Jaimiee’s yolk looks like it’s not cooked enough but Joe doesn’t say a word. Graham points out to Daniel that he didn’t seal up the ravioli good enough so water gets in and cooks the egg more. Daniel says, “It’s no bueno.” I just stopped feeling bad for Daniel. Cutter’s turn. Gordon remarks that Cutter’s ravioli shape looks great but it tastes also great. Get upstairs, Cutter.
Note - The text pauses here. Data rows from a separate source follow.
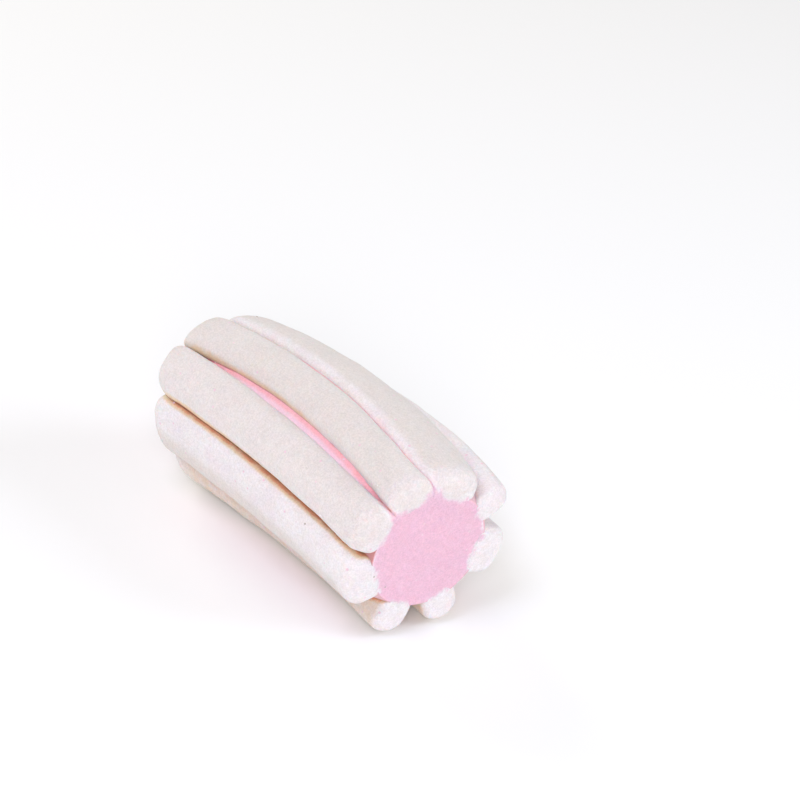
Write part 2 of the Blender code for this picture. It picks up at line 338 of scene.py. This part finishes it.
def noise(points, size, seed=0):
    """Smooth noise between about -1 and 1, with blobs of this size."""
    scaled = points / size + SEED_SHIFT * seed
    cell = np.floor(scaled).astype(int)
    inside = scaled - cell
    fade = inside**3 * (inside * (inside * 6 - 15) + 10)
    total = np.zeros(points.shape[:-1])
    slopes = LATTICES[seed % len(LATTICES)]
    for corner in np.ndindex(2, 2, 2):
        weight = np.prod(np.where(corner, fade, 1 - fade), axis=-1)
        i, j, k = np.moveaxis((cell + corner) % LATTICE_SIZE, -1, 0)
        total += weight * np.sum(slopes[i, j, k] * (inside - corner), axis=-1)
    return total * NOISE_HEIGHT


# ---- meshes ----


def poled(rings):
    """The rings' points in one row, with one point for each of the two poles."""
    body = rings[1:-1].reshape(-1, *rings.shape[2:])
    return np.concatenate([rings[:1, 0], body, rings[-1:, 0]])


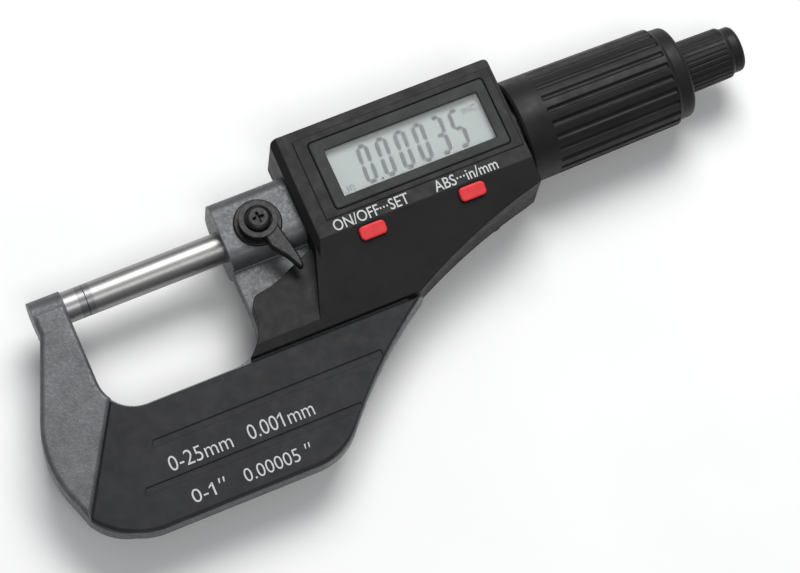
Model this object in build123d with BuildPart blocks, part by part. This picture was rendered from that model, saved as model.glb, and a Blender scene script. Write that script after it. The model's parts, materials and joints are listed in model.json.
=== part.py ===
from build123d import *

import os
from math import atan2, cos, degrees, radians, sin, tan

os.makedirs("parts", exist_ok=True)

# Outside micrometer, 0 to 25 mm, lying on its back with the display up.
# X runs along the spindle from the anvil to the ratchet, Y points from the frame's bow to the
# spindle, Z is the display's normal. The origin is the centre of the anvil's measuring face.

# --- driving dimensions, mm ---
TRAVEL = 25.0
ZERO_GAP = 0.01

SPINDLE_R = 3.25
TIP_LENGTH = 1.5
RUNNING_GAP = 0.03
FIT_GAP = 0.05

# frame
WEB_HALF = 2.0
ARM_HALF = 3.6
ARM_FACE_X = -4.3
ARM_END_X = -11.2
THROAT_RIGHT_X = 29.3
THROAT_FLOOR_Y = -25.0
THROAT_R = 7.5
FRAME_BOTTOM_Y = -50.0
FRAME_RIGHT_X = 62.4
BOSS_R = 6.4
BOSS_X = THROAT_RIGHT_X
BOSS_END_X = 46.3
BOSS_TOP_Y = 8.0
BARREL_R = 5.6
BARREL_END_X = 48.6
SLEEVE_BOSS_R = 6.6
SLEEVE_BOSS_X = 72.0
SLEEVE_BOSS_END_X = 91.0
BRIDGE_TOP_Y = -8.2

ANVIL_SHANK_R = 2.4
ANVIL_SHANK_L = 5.5
SET_SCREW_X = 82.0
SET_SCREW_R = 1.25

# grip plates
PLATE_T = 1.3
PLATE_MARGIN = 0.4
PARTING_Y = -25.5
GROOVE_DEPTH = 0.25

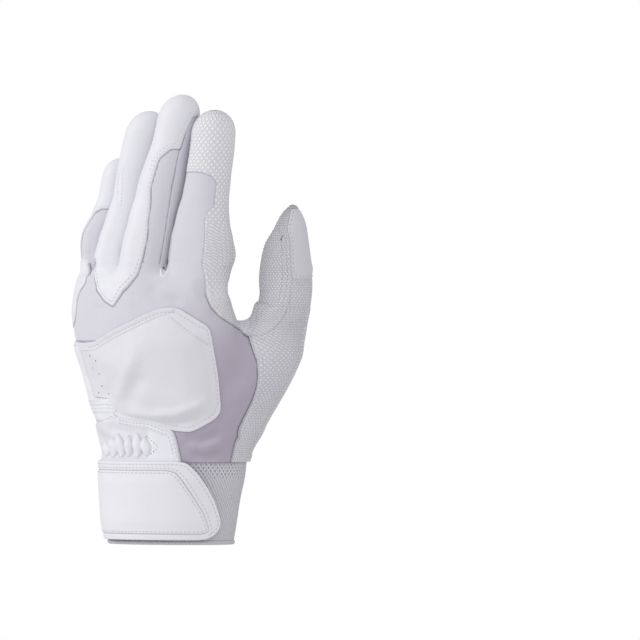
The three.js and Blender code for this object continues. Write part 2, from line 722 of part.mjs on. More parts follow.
// Elastic sewn inside the shirred leather
const elasticOuter = palmSolid(-fabricWall - layerGap, cutOverrun);
const elasticInner = palmSolid(-fabricWall - layerGap - shirrElasticWall, cutOverrun * 2);
const elasticShares = [
  [-0.793, 0.2500], [-0.297, 0.2500], [-0.05, 0.2450], [0.01, 0.2300], [0.02, 0.2120],
  [-0.793, 0.2120],
];
addPiece('wrist_elastic', elasticOuter.subtract(elasticInner).intersect(front)
  .intersect(viewPrism(elasticShares, 0)), elastic);

// Padded back panel: a leather cover with a sewn rim, over a foam sheet
const padFloor = handOuter(layerGap);
const foamTop = handOuter(layerGap + padFoam);
const foamPrism = viewPrism(padOutlineShares, -padRim);
addPiece('back_pad_foam', foamTop.subtract(padFloor).intersect(front).intersect(foamPrism), foam);
const coverTop = handOuter(layerGap * 2 + padFoam + padCover);
const rimTop = handOuter(layerGap + padCover);
const raised = coverTop.intersect(viewPrism(padOutlineShares, -padRim + padCover + layerGap));
const pocket = handOuter(layerGap * 2 + padFoam)
  .intersect(viewPrism(padOutlineShares, -padRim + layerGap));
addPiece('back_pad_cover', rimTop.intersect(viewPrism(padOutlineShares, 0)).add(raised)
  .subtract(padFloor).subtract(pocket).intersect(front), leather);

// Cuff and strap: tiles on oval sections
function cuffPoint(z, angle, grow) {
  const s = sectionAt(cuffShares, z / gloveLength);
  const [u, v] = oval(angle, 2);
  return new THREE.Vector3(s.x + (s.a + grow) * u, s.y + (s.b + grow) * v, z);
}

// A curved slab over the cuff: its heights, angle limits at each height, and its two faces
function cuffSlab(levels, limits, innerGrow, outerGrow, steps = cuffSides) {
  const face = (grow) => levels.map((z) => {
    const [from, to] = limits(z);
    return Array.from({ length: steps + 1 }, (_, k) => {
      const angle = from + ((to - from) * k) / steps;
      return cuffPoint(z, rad(angle), grow(angle));
    });
  });
  return slabSolid(face(outerGrow), face(innerGrow));
}

const cuffLevels = (from, to, steps = 3) =>
  Array.from({ length: steps + 1 }, (_, k) => from + ((to - from) * k) / steps);
const flat = (grow) => () => grow;
const meanRadius = ((cuffShares[0][3] * palmWidth) + (cuffShares[0][4] * palmDepth)) / 2;
const arcDeg = (length) => THREE.MathUtils.radToDeg(length / meanRadius);

const slitFrom = slitDeg - arcDeg(cuffSlit / 2);
const slitTo = slitDeg + arcDeg(cuffSlit / 2);
const band = () => [slitTo, slitFrom + 360];
const bandBottom = cuffHemHeight + layerGap;
addPiece('cuff_band', cuffSlab(cuffLevels(bandBottom, cuffHeight), band,
  flat(-cuffWall), flat(0)), elastic);
addPiece('cuff_hem', cuffSlab(cuffLevels(0, cuffHemHeight, 2), band,
  flat(-cuffWall - cuffHemWall), flat(cuffHemWall)), elastic);
const gussetReach = arcDeg(cuffSlit * 1.5);
addPiece('slit_gusset', cuffSlab(cuffLevels(bandBottom, cuffHeight),
  () => [slitDeg - gussetReach, slitDeg + gussetReach],
  flat(-cuffWall - layerGap - slitGussetWall), flat(-cuffWall - layerGap), 6), knit);

// The strap lies close to the band at its sewn root and rides over the fasteners at its tip
const fastenerStack = loopWall + hookWall + 2 * layerGap;
const strapLift = (angle) => {
  const t = Math.min(Math.max((angle - slitDeg) / (fastenerFromDeg - slitDeg), 0), 1);
  return layerGap + fastenerStack * t * t * (3 - 2 * t);
};
const strapTop = strapBottom + strapHeight;
const tableZ = (shares) => shares.map(([t, angle]) => [strapBottom + t * strapHeight, angle]);
const strapLevels = tableZ(strapEndShares).map((row) => row[0]);
const strapEnd = (z) => linearAt(tableZ(strapEndShares), z)[0];
const panelEnd = (z) => linearAt(tableZ(strapPanelShares), z)[0];
const panelLevels = tableZ(strapPanelShares).map((row) => row[0]);
const strapTurn = strapRootDeg + arcDeg(seamGap / 2);
addPiece('strap_base', cuffSlab(strapLevels, (z) => [strapTurn, strapEnd(z)],
  strapLift, (angle) => strapLift(angle) + strapWall, strapSides), leather);
const onStrap = (rise) => (angle) => strapLift(angle) + strapWall + layerGap + rise;
const panelFrom = strapTurn + arcDeg(strapBinding);
addPiece('strap_raised_panel', cuffSlab(panelLevels, (z) => [panelFrom, panelEnd(z)],
  onStrap(0), onStrap(strapPanelRise), strapSides), leather);
const inset = arcDeg(seamGap);
const borderHole = cuffSlab(
  [panelLevels[0] - seamGap, ...panelLevels.slice(1, -1), panelLevels.at(-1) + seamGap],
  (z) => [panelFrom - inset, panelEnd(z) + inset],
  onStrap(-cutOverrun / 8), onStrap(cutOverrun), strapSides,
);
addPiece('strap_border', cuffSlab(strapLevels, (z) => [strapTurn, strapEnd(z)],
  onStrap(0), onStrap(strapBindingWall), strapSides).subtract(borderHole), leather);

// Hook patch under the strap's tip and loop patch on the band
const fastenerLimits = (edge) => (z) => [fastenerFromDeg + edge, strapEnd(z) - arcDeg(strapBinding) - edge];
const fastenerLevels = strapLevels.filter((z) => z > strapBottom + strapBinding / 2
  && z < strapTop - strapBinding / 2);
addPiece('strap_hook_patch', cuffSlab(fastenerLevels, fastenerLimits(arcDeg(strapBinding) / 2),
  (angle) => strapLift(angle) - layerGap - hookWall, (angle) => strapLift(angle) - layerGap, 16), nylon);
addPiece('cuff_loop_patch', cuffSlab(fastenerLevels, fastenerLimits(arcDeg(strapBinding) / 2),
  flat(layerGap), flat(layerGap + loopWall), 16), nylon);

// The strap's sewn root on the band
const rootFrom = strapRootDeg - arcDeg(strapRoot);
addPiece('strap_root_tab', cuffSlab(cuffLevels(strapBottom + cuffHemHeight / 2, strapTop, 4),
  () => [rootFrom, strapRootDeg - arcDeg(seamGap / 2)],
  flat(layerGap), flat(layerGap + strapWall), 5), leather);

// The origin is the middle of the part's box, at its foot
const box = new THREE.Box3().setFromObject(group);
const middle = box.getCenter(new THREE.Vector3());
const origin = new THREE.Vector3(-middle.x, -middle.y, -box.min.z);
group.children.forEach((piece) => piece.geometry.translate(origin.x, origin.y, origin.z));

// Where each joint turns, for whoever writes the joints down
const hingeFoot = cuffPoint(strapBottom, rad(strapRootDeg), layerGap + strapWall);
const hingeTop = cuffPoint(strapTop, rad(strapRootDeg), layerGap + strapWall);
group.userData.joints = {
  strap: {
    at: hingeFoot.clone().add(origin).toArray(),
    axis: hingeFoot.clone().sub(hingeTop).normalize().toArray(),
  },
};
for (const limb of limbs) {
  const { centre, axis } = flexFrame(limb);
  group.userData.joints[limb] = { at: centre.add(origin).toArray(), axis: axis.toArray() };
}
group.userData.origin = origin.toArray();

export default group;
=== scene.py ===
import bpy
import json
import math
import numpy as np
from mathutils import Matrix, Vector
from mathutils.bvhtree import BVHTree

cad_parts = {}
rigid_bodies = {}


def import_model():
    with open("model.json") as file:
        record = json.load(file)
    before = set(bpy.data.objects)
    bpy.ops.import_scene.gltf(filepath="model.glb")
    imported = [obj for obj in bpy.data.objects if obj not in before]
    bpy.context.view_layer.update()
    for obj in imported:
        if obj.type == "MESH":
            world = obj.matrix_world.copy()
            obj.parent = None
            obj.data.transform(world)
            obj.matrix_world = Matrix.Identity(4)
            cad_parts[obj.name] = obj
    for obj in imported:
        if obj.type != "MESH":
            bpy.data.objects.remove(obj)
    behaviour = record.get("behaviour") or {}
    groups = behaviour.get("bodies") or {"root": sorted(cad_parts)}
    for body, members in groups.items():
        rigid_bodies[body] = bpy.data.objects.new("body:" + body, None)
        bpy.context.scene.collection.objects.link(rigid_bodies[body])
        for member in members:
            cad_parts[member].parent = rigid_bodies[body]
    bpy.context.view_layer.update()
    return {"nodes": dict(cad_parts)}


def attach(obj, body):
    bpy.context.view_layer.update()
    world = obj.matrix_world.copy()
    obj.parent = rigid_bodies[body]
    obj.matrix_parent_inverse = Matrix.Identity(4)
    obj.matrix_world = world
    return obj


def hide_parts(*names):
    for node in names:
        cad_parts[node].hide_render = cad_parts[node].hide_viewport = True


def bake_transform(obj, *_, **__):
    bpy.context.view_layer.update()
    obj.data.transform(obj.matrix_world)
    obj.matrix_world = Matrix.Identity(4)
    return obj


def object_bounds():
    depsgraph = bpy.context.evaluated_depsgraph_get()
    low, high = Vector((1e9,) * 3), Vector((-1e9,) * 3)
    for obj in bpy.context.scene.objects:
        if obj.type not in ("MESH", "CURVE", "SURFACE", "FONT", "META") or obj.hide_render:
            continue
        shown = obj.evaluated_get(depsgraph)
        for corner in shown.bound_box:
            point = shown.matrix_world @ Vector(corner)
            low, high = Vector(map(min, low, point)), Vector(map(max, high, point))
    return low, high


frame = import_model()

# %% [markdown]
# # A batting glove, sewn from one smooth skin
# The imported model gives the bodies, the joints and the place of every panel. Each panel could be
# modelled alone, but then edges would gape where a finger meets the hand. This lesson grows one
# smooth skin instead, cuts it along the same seams, and gives each panel its thickness and a
# turned edge. Stitches, puckers, the moulded pad, the strap and the finishes follow.
# Work is in millimetres in the maker's own axes, and every mesh is turned into metres at the end.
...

It’s a battle between Daniel and Jaimee. The two heavily tattooed home cooks need to make a cheese soufflé. That’s a tough one. There’s 40 minutes on the clock and it starts now. They’re both very focused. Jaimee’s problem is her cheese isn’t dissolving. Gordon thinks that Daniel added too much milk which could cause his soufflé to be a soup. Sixteen minutes left. They’re warned that if they don’t get their soufflés in the oven in the next two minutes both of them are going home. Of course the soufflés make it in the oven in time and look perfect when they come out. The judges all carefully look them over and silently taste. There isn’t a clear winner on sight.
The judges have decided. Jaimiee’s tasted good but had too much egg white and needed more cheese. Daniel’s was also good but too salty. Gordon says both did an amazing job but somebody’s got to go and it’s Daniel.
Don’t worry about Daniel. He’s going to open a bar with food, beer and the best Japanese video games. Does that mean Mario Cart?